Irvin, Matthew J., Farmer, Thomas W., Leung, Man-Chi, Thompson, Jana H., Hutchins, Bryan C., Journal of Research in Rural Education (Online)


The relationship of participation in school, community, and church activities to the academic achievement (i.e., end-of-year school grades) of African American youth in rural low-income communities was examined. Participants included 280 students (177 girls and 103 boys) in the 7th and 8th grades of two public middle schools. Participation in school, community, and church activities was measured by participants' involvement in extracurricular activities in these contexts. Results indicated that after accounting for school activities and other control variables, church activities were related to academic achievement. Findings suggested that it is important to consider participation in the activities of contexts outside of school that may support the achievement of African American youth in the rural Deep South.

According to the self-system processes view, when an individual's interactions with a particular setting meets his or her basic needs (i.e., need for competence, autonomy, and relatedness) the individual will participate in the activities of that context (Connell, 1990; Connell & Wellborn, 1991). In turn, sustained and increased participation in the activities of that setting leads to the attainment of available outcomes and increased adjustment. Students participate in school in several respects. More passive forms of participation that are the minimum necessary for learning include, for example, attendance and completing assignments (Finn, 1989). As students age they become more active and independent. As a result, involvement in school activities (e.g., sports, band, math club) becomes an increasingly important form of school participation across late childhood and adolescence (Finn, 1989). Likewise, participation in similar activities in the community (e.g., sports) or at church (e.g., youth group) can be considered more active forms of participation in those contexts as well. The current study examines school, community, and church activities as these are more age-appropriate, voluntary, and active forms of participation that may supplement traditional classroom learning for rural adolescents.

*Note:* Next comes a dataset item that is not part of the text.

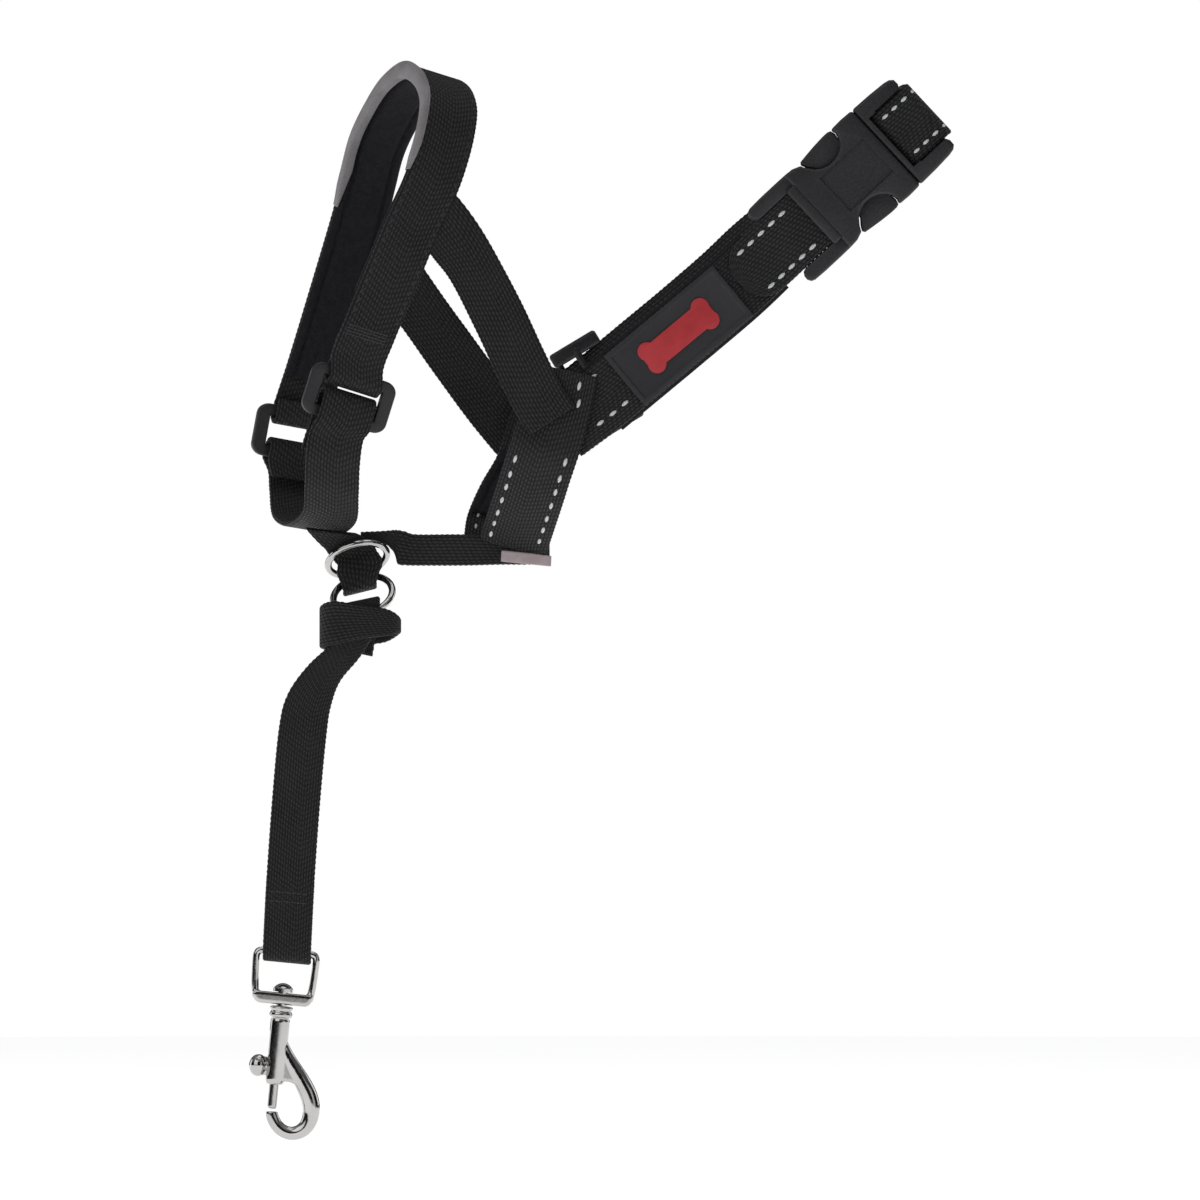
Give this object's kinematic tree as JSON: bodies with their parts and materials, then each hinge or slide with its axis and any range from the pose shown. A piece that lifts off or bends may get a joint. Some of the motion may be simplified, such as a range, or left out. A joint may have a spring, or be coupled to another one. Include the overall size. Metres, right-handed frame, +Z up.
{
  "type": "head halter",
  "caption": "Head halter for a dog: padded nose loop, cheek and throat straps, neck loop with side-release buckle, link rings and a safety strap ending in a swivel bolt snap.",
  "frame": {"origin": "middle of the muzzle opening, where the nose loop is held on the dog's muzzle", "axes": "+Z up as worn, +X back towards the neck, +Y from the near side to the far side"},
  "size_m": [0.2259, 0.0705, 0.345],
  "materials": {
    "webbing": "black woven polyester webbing, matt, with a fine rib",
    "reflective_trim": "soft silver-grey reflective binding",
    "neoprene": "black neoprene lining with a smooth jersey face",
    "label_cloth": "pale woven label tab, blank",
    "moulded_plastic": "black moulded nylon with a fine satin grain",
    "patch_rubber": "dark grey moulded rubber patch",
    "ring_chrome": "bright nickel-chrome plated steel wire",
    "snap_chrome": "bright chrome-plated zinc casting",
    "spring_steel": "drawn spring wire"
  },
  "bodies": {
    "halter": {"nose_webbing": "webbing", "nose_lining": "neoprene", "nose_binding": "reflective_trim", "chin_strap": "webbing", "chin_tab": "webbing", "cheek_strap_near": "webbing", "cheek_strap_far": "webbing", "throat_strap_near": "webbing", "throat_strap_far": "webbing", "throat_lining_near": "neoprene", "throat_lining_far": "neoprene", "throat_band": "webbing", "throat_loop": "webbing", "label_tab": "label_cloth", "neck_strap_near": "webbing", "neck_lining": "neoprene", "name_patch": "patch_rubber", "neck_strap_far": "webbing", "buckle_socket": "moulded_plastic"},
    "near_slider": {"nose_slider_near": "moulded_plastic"},
    "far_slider": {"nose_slider_far": "moulded_plastic"},
    "neck_slide": {"neck_slider": "moulded_plastic"},
    "chin_link": {"chin_ring": "ring_chrome"},
    "lead_link": {"lead_ring": "ring_chrome"},
    "plug": {"buckle_plug": "moulded_plastic", "plug_strap_wrap": "webbing"},
    "upper_prong": {"latch_prong_upper": "moulded_plastic"},
    "lower_prong": {"latch_prong_lower": "moulded_plastic"},
    "safety": {"safety_strap": "webbing", "hitch_band": "webbing"},
    "eye": {"swivel_eye": "snap_chrome"},
    "snap": {"snap_body": "snap_chrome", "swivel_rivet": "snap_chrome", "trigger_spring": "spring_steel"},
    "trigger": {"trigger_bolt": "snap_chrome"}
  },
  "joints": [
    {"name": "near_slider_tilt", "type": "hinge", "parent": "halter", "child": "near_slider", "pos_m": [-0.00449, -0.029, -0.02511], "axis": [0.91, 0.3, -0.286], "range_deg": [-4, 4]},
    {"name": "far_slider_tilt", "type": "hinge", "parent": "halter", "child": "far_slider", "pos_m": [-0.02259, 0.027, -0.03641], "axis": [0.9383, 0.2995, -0.1727], "range_deg": [-2, 2]},
    {"name": "neck_slider_travel", "type": "slide", "parent": "halter", "child": "neck_slide", "axis": [0.7705, 0, 0.6374], "range_m": [0, 0.022]},
    {"name": "chin_ring_swing", "type": "hinge", "parent": "halter", "child": "chin_link", "pos_m": [-0.00275, 0.00831, -0.08764], "axis": [0.9656, 0, 0.2599], "range_deg": [0, 16]},
    {"name": "lead_ring_swing", "type": "hinge", "parent": "halter", "child": "lead_link", "pos_m": [-0.00364, -0.00141, -0.08867], "axis": [0.9707, 0, 0.2402], "range_deg": [-10, 10]},
    {"name": "safety_strap_swing", "type": "hinge", "parent": "lead_link", "child": "safety", "pos_m": [-0.00076, -0.01639, -0.10033], "axis": [0.9707, 0, 0.2402], "range_deg": [-10, 10]},
    {"name": "swivel_eye_swing", "type": "hinge", "parent": "safety", "child": "eye", "pos_m": [-0.0264, -0.0116, -0.2086], "axis": [0.9954, 0, -0.0958], "range_deg": [-20, 20]},
    {"name": "snap_swivel", "type": "hinge", "parent": "eye", "child": "snap", "pos_m": [-0.02781, -0.0116, -0.22323], "axis": [0.0958, 0, 0.9954], "continuous": true},
    {"name": "trigger_pull", "type": "slide", "parent": "snap", "child": "trigger", "axis": [0.0958, 0, 0.9954], "range_m": [0, 0.007], "stiffness_N_per_m": 150, "springref_m": -0.003, "deforming": ["trigger_spring"]},
    {"name": "buckle_release", "type": "slide", "parent": "halter", "child": "plug", "axis": [0.7314, 0, 0.682], "range_m": [0, 0.026], "deforming": ["latch_prong_upper", "latch_prong_lower"]},
    {"name": "upper_prong_squeeze", "type": "hinge", "parent": "plug", "child": "upper_prong", "pos_m": [0.15882, -0.027, 0.05423], "axis": [0, -1, 0], "range_deg": [0, 14], "stiffness_Nm_per_rad": 0.3},
    {"name": "lower_prong_squeeze", "type": "hinge", "parent": "plug", "child": "lower_prong", "pos_m": [0.17042, -0.027, 0.0418], "axis": [0, 1, 0], "range_deg": [0, 14], "stiffness_Nm_per_rad": 0.3}
  ],
  "couplings": [
    {"joint": "lower_prong_squeeze", "follows": "upper_prong_squeeze", "ratio": 1}
  ]
}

Research has begun to accrue that demonstrates a positive relationship between participation in school, community, and church activities and student achievement (e.g., Gutman & McLoyd, 2000; Mahoney, Larson, Eccles, & Lord, 2005; National Research Council and Institute of Medicine, 2002; Regnerus & Elder, 2003). Benefits from such activities have been purported to increase achievement through numerous mechanisms. For example, these include enhancing other forms of participation (e.g., attendance), interpersonal competence, educational and occupational aspirations, and academic efficacy and motivation via the provision of various factors (e.g., safety, structure, supportive relationships, sense of belonging, positive social norms, skill building) (Mahoney et al., 2005; National Research Council and Institute of Medicine, 2002). However, studies have rarely examined youth's participation in multiple contexts or activities (Bartko & Eccles, 2003; Feldman & Matjasko, 2005; Fredricks & Eccles, 2006; McNeal, 1998; Posner & Vandell, 1994; Roche, Ensminger, Chilcoat, & Storr, 2003). That is, research typically investigates a single activity or participation in one setting which is most often school. Yet, youth participate in multiple activities across several contexts.

In addition, little research on students' activities has involved rural youth, especially rural youth experiencing high levels of poverty. Several findings indicate that the poverty encountered by rural African American youth substantially increases their chances for educational problems including low achievement (Farmer, Irvin, Thompson, Hutchins, & Leung, 2006; Johnson & Strange, 2007; Khattri, Riley, & Kane, 1997). For example, African American youth attending schools identified as Rural Low Income by the Rural Education Achievement Program are four times less likely to meet Adequate Yearly Progress than most other rural youth (Farmer, Leung, et al.